Originally posted on December 22, 2022

Johnson Guerrier and his 2-year-old daughter received the oral cholera vaccine as part of a community-wide campaign in Mirebalais, Haiti. (Photo by Melissa Jeanty / PIH)

Health workers this week launched a new cholera vaccine campaign, hoping to slow, and ultimately end, the current outbreak that has quickly spread throughout Haiti.

The weeklong campaign is led by the national Ministry of Health and Population (MSPP) with support from a team at Zanmi Lasante (ZL), Partners In Health’s sister organization in Haiti. The effort has so far reached more than 4,900 residents of the Mirebalais region in central Haiti and is expected to ultimately deliver a single dose of the oral vaccine, Euvichol-plus, to all eligible residents, about 105,390 people, health officials said. So far, nearly half of the vaccines administered have been to people over 15 years old, with the rest given to younger children.

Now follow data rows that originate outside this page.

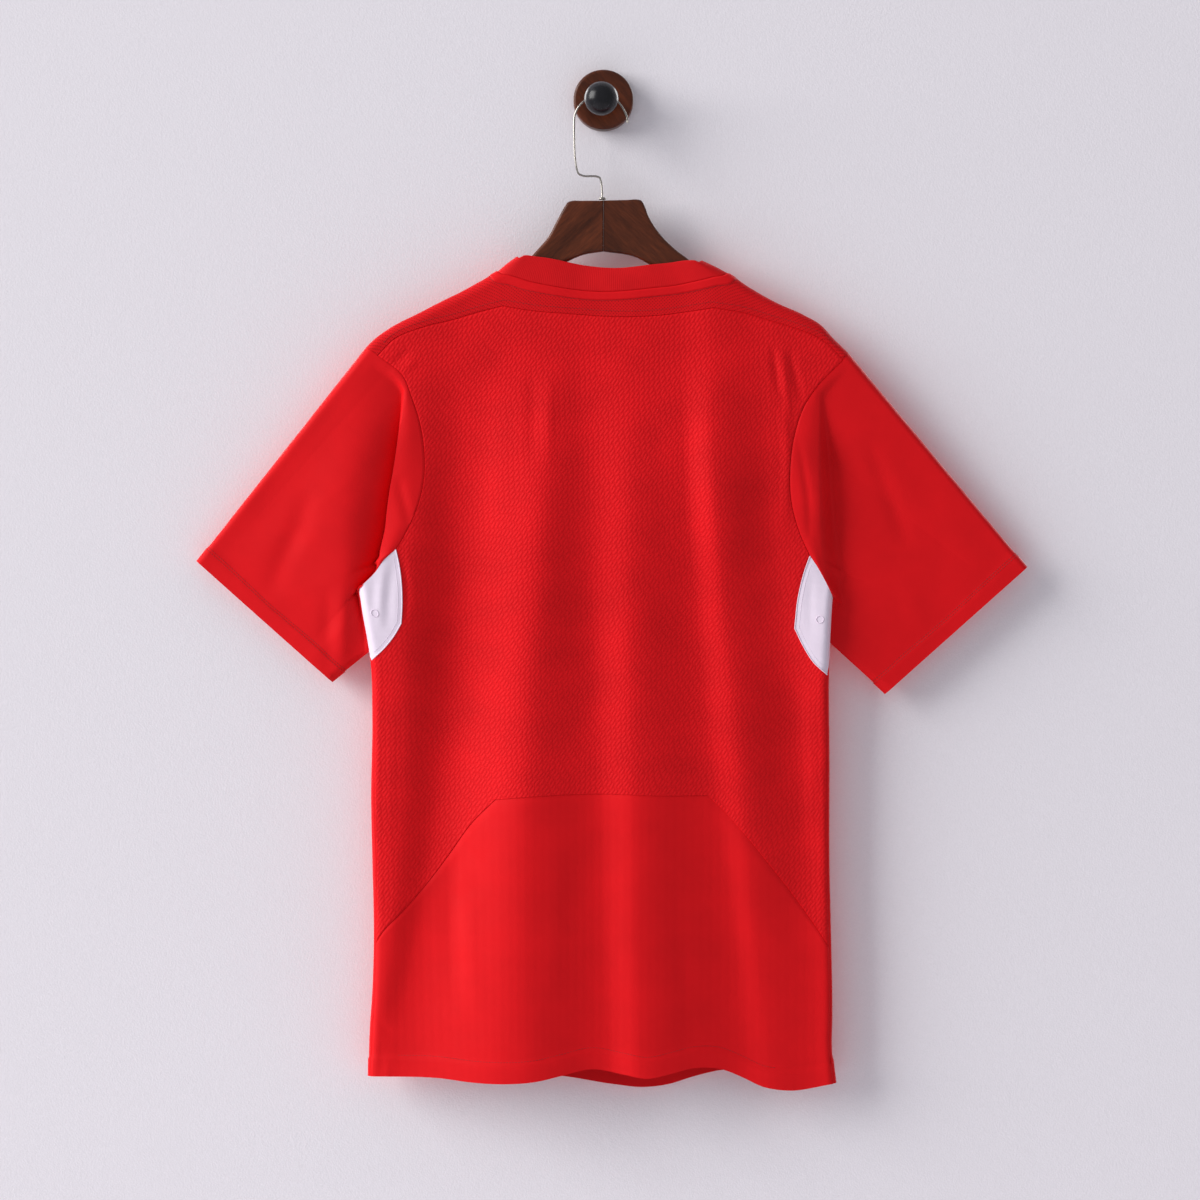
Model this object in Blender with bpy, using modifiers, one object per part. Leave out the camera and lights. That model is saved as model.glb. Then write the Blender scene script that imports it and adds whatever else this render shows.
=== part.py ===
"""A football jersey on a wooden hanger, hung from a round wall peg.

The wall is the plane y = 0 and the jersey's back looks along -Y. The origin is
the centre of the peg disc's flat back. Every size below is in millimetres, and
MM turns it into metres when a mesh is made.

The body of the jersey is one flattened tube. Its half depth is read from the
distance to the shoulder line (drop) and the distance to the side outline (edge),
and the folds of the cloth are added to it. Each panel is a patch of that tube
between its seams. A patch is worked out on a grid from its four edges, and
panels that share a seam share the points along it, 0.3 mm apart.
"""
import math

import bmesh
import bpy
import numpy as np

MM = 0.001
COLLECTION = "hanging_jersey"

# ---------------------------------------------------------------- driving sizes
CLOTH = 1.2            # wall of the knitted cloth
RIB = 1.8              # wall of the doubled collar rib
GAP = 0.3              # gap along every seam
HANG_Y = -25.0         # plane of the hanger, the hook and the shoulder line
RIDGE_R = 9.0          # rounding of the cloth over the hanger's arm
SIDE_R = 7.0           # rounding of the cloth down each side
EDGE_DEPTH = 9.0       # half depth of the tube beside its rounded edges
BACK_DEPTH = 12.0      # half depth of the back at the middle, folds not counted
FRONT_DEPTH = 13.0     # the same for the front
DEPTH_DROP = 170.0     # the tube reaches its full depth this far below the shoulder
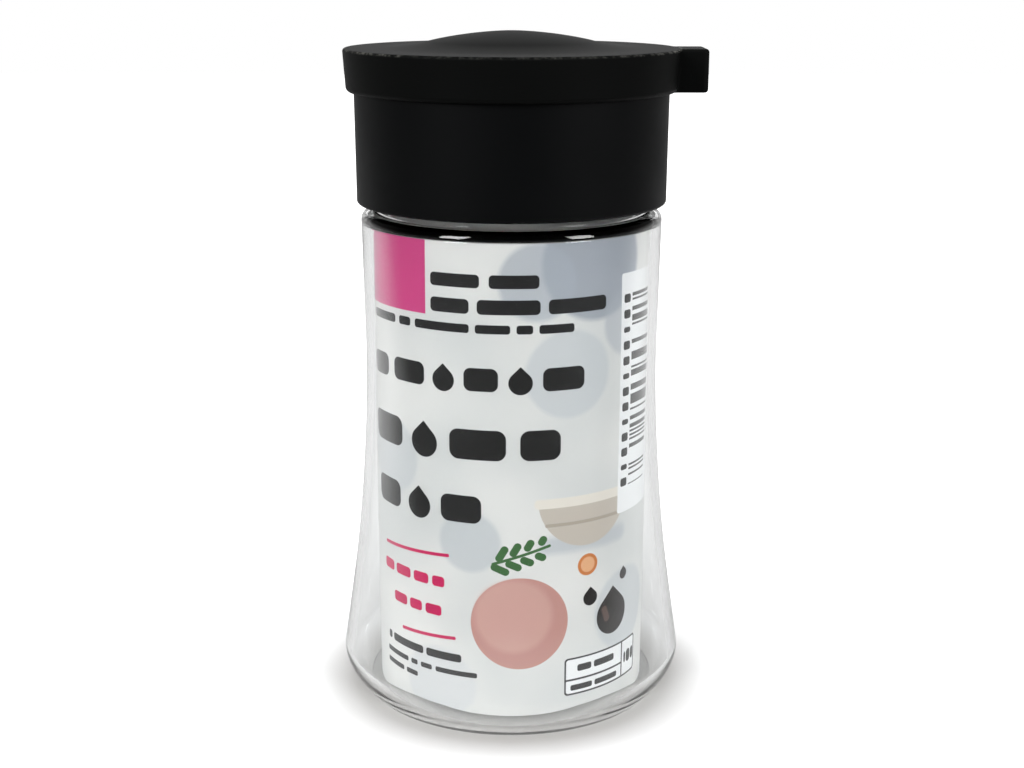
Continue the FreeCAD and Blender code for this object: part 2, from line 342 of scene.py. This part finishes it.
# Ground: pale cool grey, with broad soft discs in darker and lighter greys behind everything else.
split = node(tree, "SeparateXYZ", {0: place})
stretched = node(tree, "VectorMath", {0: place, 1: (0.05, 0.05, 0)}, operation="MULTIPLY").outputs[0]
cloud = node(tree, "TexNoise", {"Vector": stretched, "Scale": 1.0, "Detail": 1.5, "Roughness": 0.4})
tone = node(tree, "ValToRGB", {0: cloud.outputs[0]})
tone.color_ramp.elements[0].position, tone.color_ramp.elements[0].color = 0.36, linear("#D8DAD9")
tone.color_ramp.elements[1].position, tone.color_ramp.elements[1].color = 0.58, linear("#E6E6E4")
colour = tone.outputs[0]
for across, up, across_it, grey, strength in (
    (13.5, 73.0, 17.0, "#9CA3AE", 0.85),
    (4.0, 70.5, 11.0, "#AEB5BE", 0.7),
    (20.5, 63.0, 10.0, "#B4BAC2", 0.6),
    (9.0, 56.0, 13.0, "#C3C9CE", 0.6),
    (-22.0, 41.0, 12.0, "#C0C6CB", 0.5),
    (-6.5, 29.0, 9.0, "#BBC2C7", 0.6),
    (21.0, 15.0, 13.0, "#C2C8CD", 0.6),
    (-12.0, 4.0, 12.0, "#D3D6D9", 0.6),
    (-44.0, 48.0, 22.0, "#BAC1C8", 0.6),
    (46.0, 30.0, 26.0, "#BAC1C8", 0.6),
    (-50.0, 18.0, 15.0, "#C6CBD0", 0.6),
    (52.0, 64.0, 16.0, "#C6CBD0", 0.6),
):
    colour = ink(colour, linear(grey), disc(across, up, across_it, soft=0.9), strength)

# The corner of the front is a plain magenta field.
colour = ink(colour, linear("#CE4585"), bar(-21.8, 71.2, 16.4, 12.4))

# A title of heavy bars with a light line of bars under it.
title = words(-12.6, 70.6, 2.0, (7.8, 7.4), 1.5) + words(-12.6, 66.7, 2.2, (6.2, 9.4, 9.6), 1.3)
title += words(-26.4, 63.3, 1.3, (6.4, 2.4, 9.2, 5.2, 2.4, 5.4), 1.0)
colour = ink(colour, linear("#161617"), join(title))

# Three rows of heavy pills and drops.
def falling_drop(across, up, half):
    """A drop with its point up: a disc, and a square on its corner that has the disc's radius for side."""
    tip = bar(across, up + half / math.sqrt(2), half, half, turn=45)
    return join([disc(across, up, 2 * half), tip])


heavy = []
for left, up, high, widths, gap in (
    (-26.6, 55.4, 3.6, (4.6, 6.4, 0, 5.2, 0, 6.6), 1.6),
    (-27.0, 45.0, 4.8, (8.2, 0, 8.8, 6.2), 2.2),
    (-26.4, 34.4, 4.4, (6.8, 0, 6.6), 2.0),
):
    for wide in widths:
        if wide:
            heavy.append(bar(left + wide / 2, up, wide, high, corner=high * corner_share))
        else:
            wide = high
            heavy.append(falling_drop(left + wide / 2, up - high * 0.12, high / 2))
        left += wide + gap
colour = ink(colour, linear("#161616"), join(heavy))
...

“The goal is to vaccinate the whole commune with one dose of [the cholera vaccine] in order to reduce and stop the Vibro cholerae,” said Dr. Ralph Ternier, ZL’s director of programs, using the bacteria’s scientific name and noting that many of the workers involved in the current campaign were the same people that fought the outbreak in 2010.

“The community health workers were successfully deployed and after four days we expect to reach one-third of the population,” Ternier said. “ZL will put all the efforts to reach the target by the deadline” of December 28.

At the same time, the ZL team continues to treat cholera patients—3,000 people so far— at several facilities while grappling with chaotic conditions, such as widespread kidnappings and shortages of fuel, around the country. At the Hôpital Universitaire de Mirebalais (HUM), 80 beds for cholera patients quickly filled up and cholera treatment units at six other sites, including St-Marc, Petite Riviere, Verrettes, Jean-Denis, Boucan Carre, and Lascahobas, were established to care for additional patients.

As of December 19, Haiti’s MSPP reported 17,629 suspected cases of cholera, 14,972 hospitalizations, and 316 deaths.  The majority of cases continues to be children under 5 years old, who are particularly at-risk due to widespread malnutrition, which leaves young immune systems more vulnerable to disease, physicians said.

Cooler boxes of cholera vaccines are prepared for distribution across various communities. (Photo by Melissa Jeanty / PIH)

Even as cholera surges around the world, the global vaccine stockpile has been depleted, according to the World Health Organization. That means the vaccine is currently being rationed; it is typically given in two doses, but since mid-October, health officials overseeing the global distribution of vaccines made the decision to recommend only one dose to stretch supply. One dose of the vaccine provides between six and 24 months of immunity, while the two-dose regimen delivered four weeks apart gives four years of protection. ZL-led cholera vaccination campaigns in recent years have included a two-dose regimen.

Cholera is caused by drinking water or eating food from sources that have been contaminated with the bacterium Vibrio cholerae. It is found and spread in places where people have inadequate or no access to sanitation and clean water.

People infected with cholera develop watery diarrhea, vomiting, and leg cramps. They can become dehydrated rapidly, go into shock, and may die within 24 hours if they do not receive care.

Cholera was not detected in Haiti until after the 2010 earthquake, when it was inadvertently introduced by United Nations security forces, sickening 820,000 people and causing nearly 9,800 deaths. After multiple, successful mass vaccination campaigns led by ZL and others, and a decision by the World Health Organization to create a cholera vaccine stockpile, cholera was declared eliminated from Haiti in February 2022.  In late September, a new outbreak began in Port-au-Prince, quickly spreading throughout the country.